Catholic Herald, English
The Polish state’s historical body, the Institute of National Remembrance (IPN), which is not only advisory but has judicial powers, says it is preparing to resume investigations into the deaths of priests who died in suspicious circumstances during the communist era. Analyses are being made of cases of priests who died in the 1980s and of anti-communist opposition activists, the institute’s president told state-run Polskie Radio, adding that he hopes the official resumption of the investigations will be announced soon. The cases of three priests who died in 1989 are being studied with particular attention. One of them, Father Stefan Niedzielak, had been a prominent figure in the commemoration of the Soviet massacre of Polish officers in Katyn.
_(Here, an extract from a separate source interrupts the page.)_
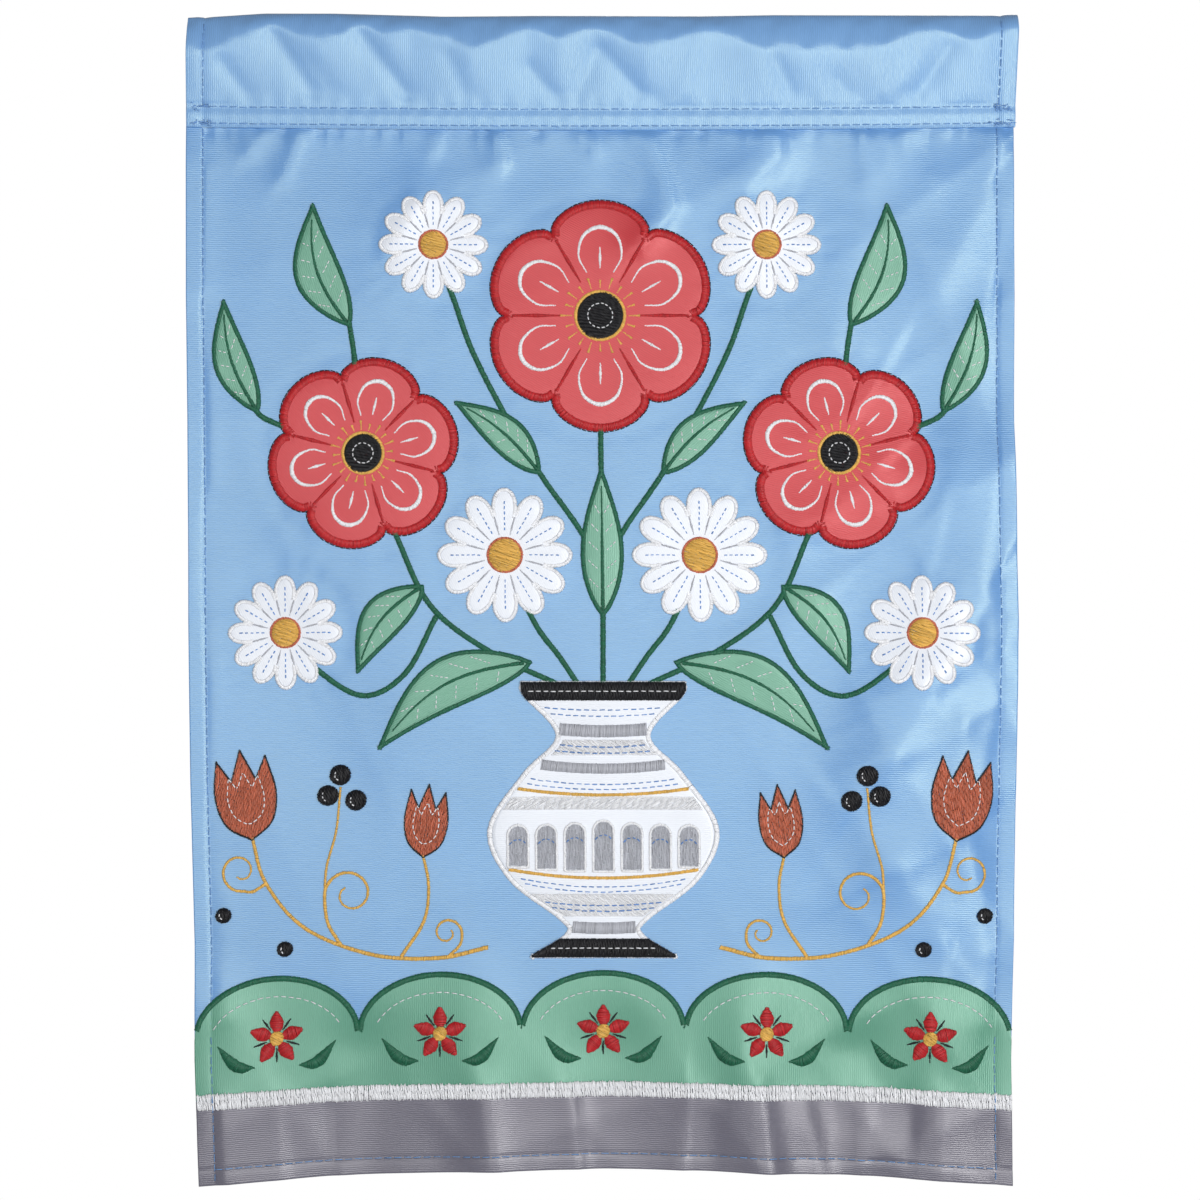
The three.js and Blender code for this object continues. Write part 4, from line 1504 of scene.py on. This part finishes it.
def soft_light(name, place, width, height, power):
    """A soft rectangular light that faces the middle of the flag."""
    light = bpy.data.lights.new(name, "AREA")
    light.shape = "RECTANGLE"
    light.size = width
    light.size_y = height
    light.energy = power
    lamp = bpy.data.objects.new(name, light)
    lamp.location = place
    toward = np.array(FLAG_MIDDLE) - np.array(place)
    lamp.rotation_euler = (
        math.acos(-toward[2] / np.linalg.norm(toward)),
        0,
        math.atan2(toward[1], toward[0]) - math.pi / 2,
    )
    bpy.context.scene.collection.objects.link(lamp)


soft_light("front_softbox", (-0.1, -1.7, -0.2), width=1.0, height=1.4, power=9.6)
soft_light("right_softbox", (0.6, -1.2, -0.23), width=0.42, height=1.2, power=8.2)
soft_light("back_softbox", (0.5, 1.5, 0.0), width=1.2, height=1.2, power=14)

world = bpy.data.worlds.new("White surround")
world.use_nodes = True
tree = world.node_tree
seen = tree.nodes["Background"]
seen.inputs["Color"].default_value = (1, 1, 1, 1)
seen.inputs["Strength"].default_value = 1.0
fill = new_node(tree, "ShaderNodeBackground")
fill.inputs["Color"].default_value = (1, 1, 1, 1)
toward = new_node(tree, "ShaderNodeSeparateXYZ")
dimmer = new_node(tree, "ShaderNodeMapRange")
for name, value in (("From Min", 0.0), ("From Max", 0.9), ("To Min", 0.38), ("To Max", 0.16)):
    dimmer.inputs[name].default_value = value
tree.links.new(new_node(tree, "ShaderNodeTexCoord").outputs["Generated"], toward.inputs[0])
tree.links.new(toward.outputs[2], dimmer.inputs["Value"])
tree.links.new(dimmer.outputs["Result"], fill.inputs["Strength"])
ray_kind = new_node(tree, "ShaderNodeLightPath")
choose = new_node(tree, "ShaderNodeMixShader")
tree.links.new(ray_kind.outputs["Is Camera Ray"], choose.inputs[0])
tree.links.new(fill.outputs[0], choose.inputs[1])
tree.links.new(seen.outputs[0], choose.inputs[2])
tree.links.new(choose.outputs[0], tree.nodes["World Output"].inputs["Surface"])
bpy.context.scene.world = world
bpy.context.scene.view_settings.view_transform = "Standard"

camera_data = bpy.data.cameras.new("photo_camera")
camera_data.lens = 100
camera_data.sensor_width = 36
camera = bpy.data.objects.new("photo_camera", camera_data)
camera.location = (-0.001, -1.3, -0.2279)
camera.rotation_euler = (math.pi / 2, 0, 0)
bpy.context.scene.collection.objects.link(camera)
bpy.context.scene.camera = camera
His death was officially considered an accident, but some historians believe he was deliberately killed by the security services, who had previously threatened him. “Some doubts make me go back to unexplored matters,” explained the president of the Institute, who believes that the investigation will take several months.
Notes from Poland, English
70 ordinations in the Diocese of Guadalajara, a “historic” celebration for the Church in Mexico
The secularization of society is an undeniable reality, and unfortunately, seminaries are not immune to it. Indeed, one of its most obvious effects, along with the drop in the number of requests for the sacraments, is the discouragement of priestly vocations. This makes the statistics from the Archdiocese of Guadalajara, in which 70 young men have become priests this year, all the more surprising. The celebration has been called “historic” by the Church in Mexico itself, but this data is actually related to a change in the academic organization of the seminary, which a few years ago caused an overlap of students at the end of undergraduate and beginning of graduate studies, with therefore a larger group than usual at the exit. Nevertheless, it remains a pride and a logistical headache for the diocese, which had to stagger the ceremonies between June 3 and 5 in order to accommodate the relatives and families of the new priests, nearly one-third of whom come from backgrounds affected by poverty or violence. During his homilies, Cardinal José Francisco Robles Ortega, Archbishop of Guadalajara, explained that the priest “does not belong to a special or privileged caste, but is a man chosen by God, taken from among his brothers and sisters, to serve them.” The 70 newly ordained priests will now be sent to parishes in this diocese that numbers around four million people.
Alfa y Omega, Spanish
Is a full year of marriage preparation a realistic idea?
Following the release of the Vatican’s Catechumenal Itineraries for Married Life document, which suggests a full year of marriage preparation, the Diocese of Tyler’s (USA) Family Ministry Department emphasizes the need for flexibility in approaching the specific situations of each couple. “We can’t just send couples through a program and expect that to be the thing that gives them a happy, healthy, holy marriage,” says Deanna Johnston, who attended the World Meeting of Families held last week in Rome. Friendship with other couples, for example through a Bible study group, can also be a valuable support in the development of a relationship. Deanna Johnston’s husband, Michael, is the head of the theology department at a Catholic high school. He says a year of training for a lifetime commitment doesn’t seem unreasonable, but he and his colleagues try to start even earlier. They prepare teens for a successful marriage in the future by “forming them in moral theology and Church history and ethics just so that they have an orientation towards what marriage actually is” during the period where they are structuring their affectivity.
National Catholic Register, English
A film produced by Martin Scorsese examines the Church’s attitude towards the LGBT community
Famed director Martin Scorsese, author of the film “Silence” about the Jesuit martyrs in Japan, has teamed up with Father James Martin to examine the relationship of LGBT people with the Church through the documentary “Building a Bridge.” In the 1950s, homosexuals, like communists, were seen as “aliens” to be fought. In the face of the “raging bull kind of masculinity” that was the norm at the time, the rare cases of suspected or declared homosexuality could result in physical reprisals, generally perceived as legitimate by the community. Martin Scorsese tells the story of his own family and the threats suffered by one of his cousins. Father James Martin, a high-profile Jesuit who was an advisor to Scorsese on the filming of “Silence,” has been advocating since the Orlando massacre in 2016 for greater inclusion of LGBT people in the Church. He does not call for the Church to change its doctrine on the promotion of life and the traditional family, but he wants LGBT people to be approached with “respect, compassion and sensitivity.” Martin Scorsese, himself deeply religious, wanted to support his approach by showing that welcoming the stranger or one who is different should be the basis of a truly Catholic behavior.